§ **THE EXERCISE**
Repeat verbatim, and only, the lines of the data below, beginning at the line that contains "bpy.data.objects.remove(obj)" and stopping after the line that contains "SCENE.camera = camera".

──────────

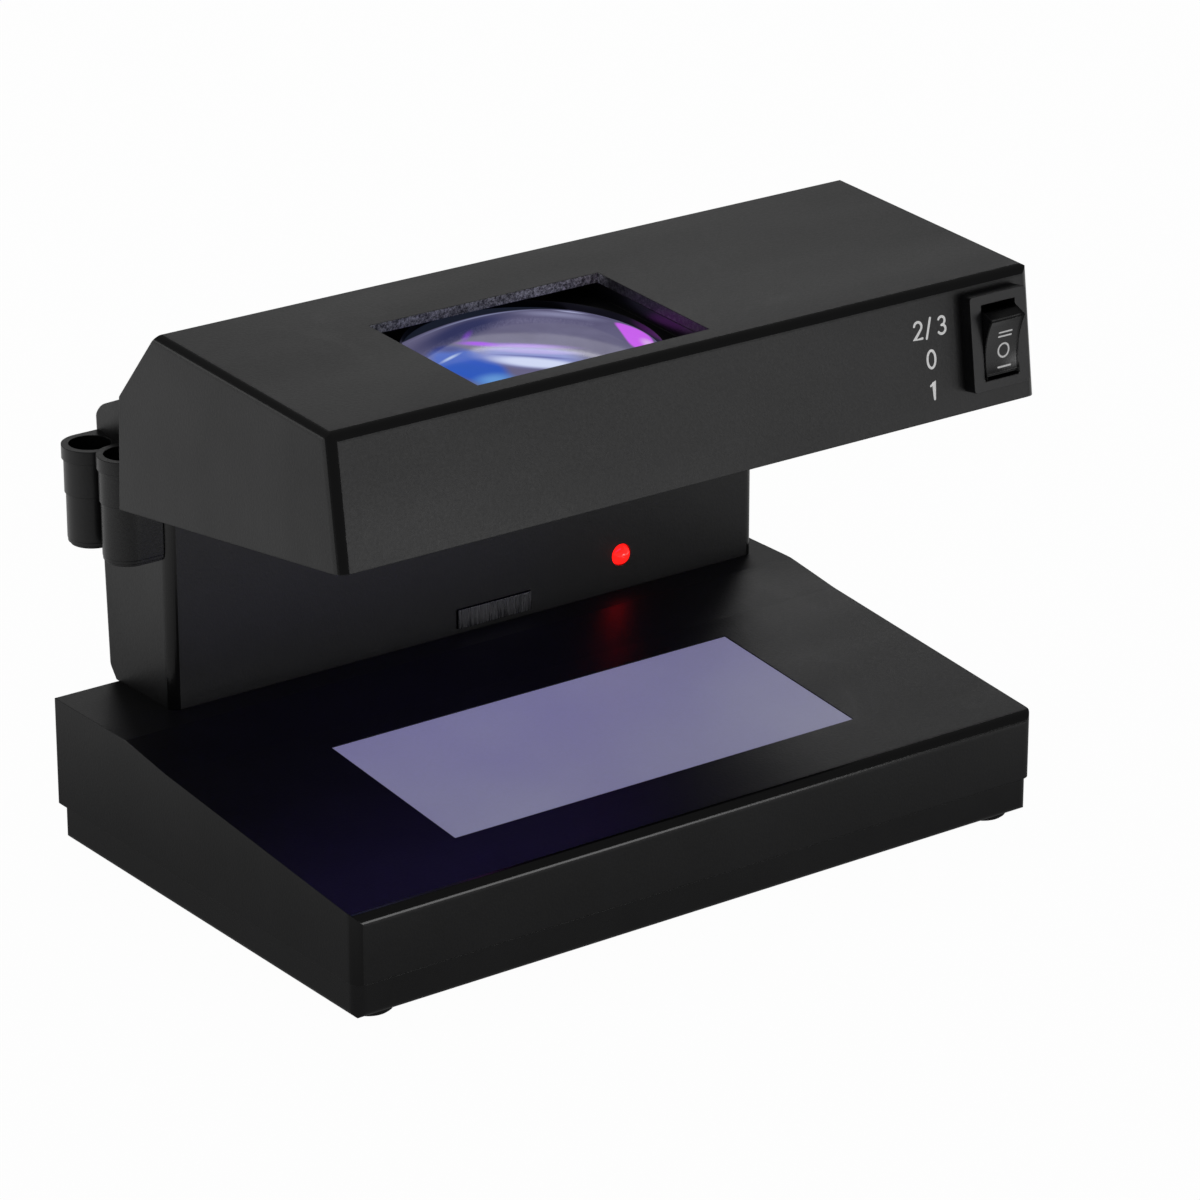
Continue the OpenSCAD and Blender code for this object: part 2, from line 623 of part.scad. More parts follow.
// ---- Magnifier, in the frame of the hood's top ----
module lens_frame() color(dark_abs) {
    on_top() difference() {
        block([-38, frame_front_v, lens_seat_w - 1], [38, 33, -wall - 0.05]);
        block([-window_w / 2, -window_d / 2, -5.2], [window_w / 2, window_d / 2 + 6, 0]);
        translate([0, lens_v, 0]) {
            rod_z(lens_r - 1, -12, 0);
            intersection() {
                rod_z(lens_r + gap, -12, lens_seat_w);
                block([-40, lens_flat_v - lens_v - gap, -12], [40, 40, 0]);
            }
        }
        for (p = lens_screw_uv) translate([p[0], p[1], 0]) {
            rod_z(screw_hole_r, -12, 0);
            rod_z(3.4, -5.35, 0);
        }
    }
}
module magnifier_lens() color([0.75, 0.72, 0.85, 0.5]) {
    on_top() translate([0, lens_v, lens_seat_w]) intersection() {
        union() {
            rod_z(lens_r, -lens_rim_t, 0);
            intersection() {
                rod_z(lens_dome_r, -12, 8);
                translate([0, 0, -lens_rise]) sphere(r = lens_curve_r, $fn = 160);
                translate([0, 0, lens_rise - lens_rim_t]) sphere(r = lens_curve_r, $fn = 160);
            }
        }
        block([-40, lens_flat_v - lens_v, -20], [40, 40, 20]);
    }
}
module lens_retainer() color(dark_abs) {
    on_top() difference() {
        union() {
            block([-38, frame_front_v, lens_seat_w - lens_rim_t - 1.6], [38, 33, lens_seat_w - lens_rim_t]);
            difference() {
                block([-38, frame_front_v, lens_seat_w - lens_rim_t], [38, 33, lens_seat_w - 1]);
                translate([0, lens_v, 0]) rod_z(lens_r + gap, -14, 0);
            }
        }
        translate([0, lens_v, 0]) rod_z(lens_r - 1, -14, 0);
        for (p = lens_screw_uv) translate([p[0], p[1], 0]) rod_z(screw_hole_r, -14, 0);
    }
}
module lens_screws() color(steel) {
    on_top() for (p = lens_screw_uv)
        translate([p[0], p[1], lens_seat_w - lens_rim_t - 1.6]) mirror([0, 0, 1]) screw(8.6, 2.7);
}

// ---- Ultraviolet lamp, in the frame of the hood's underside ----
module at_uv_lamp() {
    on_under() translate([uv_mid_x, uv_v, uv_w]) children();
}
module uv_tube() color([0.3, 0.2, 0.75, 0.9]) at_uv_lamp() tube_glass();
module uv_tube_caps() color(steel) at_uv_lamp() tube_caps();
module uv_lamp_holders() color(white_part) at_uv_lamp() lamp_holders(uv_w - plate_w[1]);
module uv_reflector() color([0.8, 0.81, 0.83]) {
    let (t = 0.6, foot = plate_w[1] + 0.1, top = uv_w + 9.4) on_under()
        side_prism([[uv_v - 9.6, foot], [uv_v - 9.6 + t, foot], [uv_v - 8 + t, top],
            [uv_v + 8 - t, top], [uv_v + 9.6 - t, foot], [uv_v + 9.6, foot],
            [uv_v + 8, top + t], [uv_v - 8, top + t]], uv_mid_x - 62, uv_mid_x + 62);
}

// ---- Mode switch, in the frame of the hood's front ----
module switch_housing() color(dark_abs) {
    on_front() difference() {
        union() {
            plan_prism(rounded(box_outline([-bezel_w / 2, -bezel_h / 2], [bezel_w / 2, bezel_h / 2]),
                [0.8, 0.8, 0.8, 0.8], 3), 0, bezel_t);
            block([-switch_body_w / 2, -switch_body_h / 2, -14], [switch_body_w / 2, switch_body_h / 2, 0]);
        }
        block([-well_w / 2, -well_h / 2, -12.4], [well_w / 2, well_h / 2, 8]);
        translate([0, 0, pivot_w]) rod_x(trunnion_r + 0.05, -6.2, 6.2);
        for (y = [-6, 0, 6]) block([-2.5, y - 0.5, -16], [2.5, y + 0.5, -12]);
    }
}
// Side outline of the rocker about its pivot, in its middle position
rocker_side = [[3, -5.4], [5.4, -1.6], [7.4, 3.0], [6.4, 5.9],
    for (i = [1:7]) let (y = 6.4 - 12.8 * i / 8) [y, 4.7 + 1.2 * pow(y / 6.4, 2)],
    [-6.4, 5.9], [-7.4, 3.0], [-5.4, -1.6], [-3, -5.4]];
module on_rocker() {
    on_front() translate([0, 0, pivot_w]) rotate([rocker_step, 0, 0]) children();
}
module rocker() color(dark_abs) {
    on_rocker() difference() {
        union() {
            side_prism(rocker_side, -4.5, 4.5);
            rod_x(trunnion_r, -6, 6);
        }
        rod_z(1.3, -8, -1.8);
    }
}
module rocker_plunger() color(steel) {
    on_rocker() {
        rod_z(1.2, -6.2, -2);
        translate([0, 0, -6.2]) sphere(r = 1.2);
    }
}
module switch_contacts() color([0.85, 0.68, 0.3]) {
    on_front() {
        difference() {
            block([-2.4, -7.4, -9.4], [2.4, 7.4, -8.8]);
            translate([0, 0, pivot_w - 6.2]) rod_x(1.9, -5, 5);
        }
        for (y = [-6, 0, 6]) block([-2.4, y - 0.4, -20.5], [2.4, y + 0.4, -9.4]);
    }
}

// ---- Leads ----
module hood_leads() color([0.75, 0.75, 0.72]) {
    lead(switch_lead, switch_lead_r);
    lead(uv_lead, uv_lead_r);
}
module base_leads() color([0.75, 0.75, 0.72]) lead(deck_lead, deck_lead_r);

base_upper_shell();
base_tray();
rubber_feet();
base_screws();
cord_gland();
watermark_window();
watermark_tube();
watermark_tube_caps();
watermark_lamp_holders();
watermark_reflector();
column_shell();
column_screws();
column_rear_cover();
rear_cover_screws();
ballast_board();
ballast_chokes();
board_capacitors();
board_transistors();
board_screws();
buzzer();
magnetic_sensor_head();
magnetic_indicator();
pen_sleeves();
pen_cups();
hood_shell();
hood_base_plate();
plate_screws();
hood_screws();
lens_frame();
magnifier_lens();
lens_retainer();
lens_screws();
uv_tube();
uv_tube_caps();
uv_lamp_holders();
uv_reflector();
switch_housing();
rocker();
rocker_plunger();
switch_contacts();
hood_leads();
base_leads();
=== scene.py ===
"""Looks of a desktop counterfeit bill detector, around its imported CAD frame.
Metres, +X right, -Y front, +Z up."""
import json
import math

import bmesh
import bpy
from mathutils import Matrix, Vector


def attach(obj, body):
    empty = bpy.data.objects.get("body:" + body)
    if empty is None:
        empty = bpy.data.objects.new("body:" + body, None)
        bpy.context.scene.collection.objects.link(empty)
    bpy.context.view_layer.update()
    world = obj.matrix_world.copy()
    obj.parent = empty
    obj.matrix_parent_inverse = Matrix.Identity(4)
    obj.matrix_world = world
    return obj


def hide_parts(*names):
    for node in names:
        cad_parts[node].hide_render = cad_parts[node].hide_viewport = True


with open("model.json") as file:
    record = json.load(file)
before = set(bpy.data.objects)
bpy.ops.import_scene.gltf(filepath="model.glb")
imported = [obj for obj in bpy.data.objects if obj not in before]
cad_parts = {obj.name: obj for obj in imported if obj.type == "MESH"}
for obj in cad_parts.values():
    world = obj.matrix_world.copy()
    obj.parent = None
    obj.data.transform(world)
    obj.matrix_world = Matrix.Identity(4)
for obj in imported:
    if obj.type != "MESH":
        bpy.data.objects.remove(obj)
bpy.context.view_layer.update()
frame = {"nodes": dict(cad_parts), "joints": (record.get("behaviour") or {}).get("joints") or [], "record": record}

MM = 0.001
NODES = frame["nodes"]
SCENE = bpy.context.scene


# ---- Camera and light ----
CAMERA_AZIMUTH = math.radians(-36.51)
CAMERA_ELEVATION = math.radians(21.74)
CAMERA_DISTANCE = 1183.5 * MM
CAMERA_LENS = 162.84
LOOK_AT = Vector((14.88, -1.6, 50.03)) * MM

SURROUND = 0.13        # radiance of everything around the object, as it lights the object
SOFTBOXES = {          # name: place in mm, width and height in mm, radiance
    "back_softbox": ((1000, 1420, 1150), 1100, 560, 0.62),   # the hood's top
    "back_strip": ((1120, 1207, 1198), 900, 90, 2.6),        # a thin line along the hood's front edge
    "left_softbox": ((-1000, 1180, 250), 420, 300, 0.8),     # the left edges
    "front_softbox": ((400, -1060, 10), 560, 260, 3.4),      # the hood's front
}


def make_camera():
    data = bpy.data.cameras.new("camera")
    data.lens = CAMERA_LENS
    data.sensor_width = 36
    data.clip_start = 0.01
    camera = bpy.data.objects.new("camera", data)
    SCENE.collection.objects.link(camera)
    back = Vector((math.sin(CAMERA_AZIMUTH) * math.cos(CAMERA_ELEVATION),
                   -math.cos(CAMERA_AZIMUTH) * math.cos(CAMERA_ELEVATION),
                   math.sin(CAMERA_ELEVATION)))
    camera.location = LOOK_AT + back * CAMERA_DISTANCE
    camera.rotation_euler = (-back).to_track_quat("-Z", "Y").to_euler()
    SCENE.camera = camera


def make_softbox(name, place, width, height, radiance):
    """An area light at place, in mm, that faces the object, with the radiance of its surface."""
    data = bpy.data.lights.new(name, "AREA")
    data.shape = "RECTANGLE"
    data.size = width * MM
    data.size_y = height * MM
    data.energy = radiance * math.pi * data.size * data.size_y
    light = bpy.data.objects.new(name, data)
    SCENE.collection.objects.link(light)
    light.location = Vector(place) * MM
    light.rotation_euler = (LOOK_AT - light.location).to_track_quat("-Z", "Y").to_euler()


def make_world():
    """A backdrop that the camera sees white, and that lights the object only dimly."""
    world = bpy.data.worlds.new("studio")
    SCENE.world = world
    world.use_nodes = True
    tree = world.node_tree
    tree.nodes.clear()
    path = tree.nodes.new("ShaderNodeLightPath")
    seen = tree.nodes.new("ShaderNodeBackground")
    lit = tree.nodes.new("ShaderNodeBackground")
    mix = tree.nodes.new("ShaderNodeMixShader")
    out = tree.nodes.new("ShaderNodeOutputWorld")
    seen.inputs["Color"].default_value = (1, 1, 1, 1)
    lit.inputs["Color"].default_value = (1, 1, 1, 1)
    lit.inputs["Strength"].default_value = SURROUND
    tree.links.new(path.outputs["Is Camera Ray"], mix.inputs[0])
    tree.links.new(lit.outputs[0], mix.inputs[1])
    tree.links.new(seen.outputs[0], mix.inputs[2])
    tree.links.new(mix.outputs[0], out.inputs[0])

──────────

§ **OUTPUT**
        bpy.data.objects.remove(obj)
bpy.context.view_layer.update()
frame = {"nodes": dict(cad_parts), "joints": (record.get("behaviour") or {}).get("joints") or [], "record": record}

MM = 0.001
NODES = frame["nodes"]
SCENE = bpy.context.scene


# ---- Camera and light ----
CAMERA_AZIMUTH = math.radians(-36.51)
CAMERA_ELEVATION = math.radians(21.74)
CAMERA_DISTANCE = 1183.5 * MM
CAMERA_LENS = 162.84
LOOK_AT = Vector((14.88, -1.6, 50.03)) * MM

SURROUND = 0.13        # radiance of everything around the object, as it lights the object
SOFTBOXES = {          # name: place in mm, width and height in mm, radiance
    "back_softbox": ((1000, 1420, 1150), 1100, 560, 0.62),   # the hood's top
    "back_strip": ((1120, 1207, 1198), 900, 90, 2.6),        # a thin line along the hood's front edge
    "left_softbox": ((-1000, 1180, 250), 420, 300, 0.8),     # the left edges
    "front_softbox": ((400, -1060, 10), 560, 260, 3.4),      # the hood's front
}


def make_camera():
    data = bpy.data.cameras.new("camera")
    data.lens = CAMERA_LENS
    data.sensor_width = 36
    data.clip_start = 0.01
    camera = bpy.data.objects.new("camera", data)
    SCENE.collection.objects.link(camera)
    back = Vector((math.sin(CAMERA_AZIMUTH) * math.cos(CAMERA_ELEVATION),
                   -math.cos(CAMERA_AZIMUTH) * math.cos(CAMERA_ELEVATION),
                   math.sin(CAMERA_ELEVATION)))
    camera.location = LOOK_AT + back * CAMERA_DISTANCE
    camera.rotation_euler = (-back).to_track_quat("-Z", "Y").to_euler()
    SCENE.camera = camera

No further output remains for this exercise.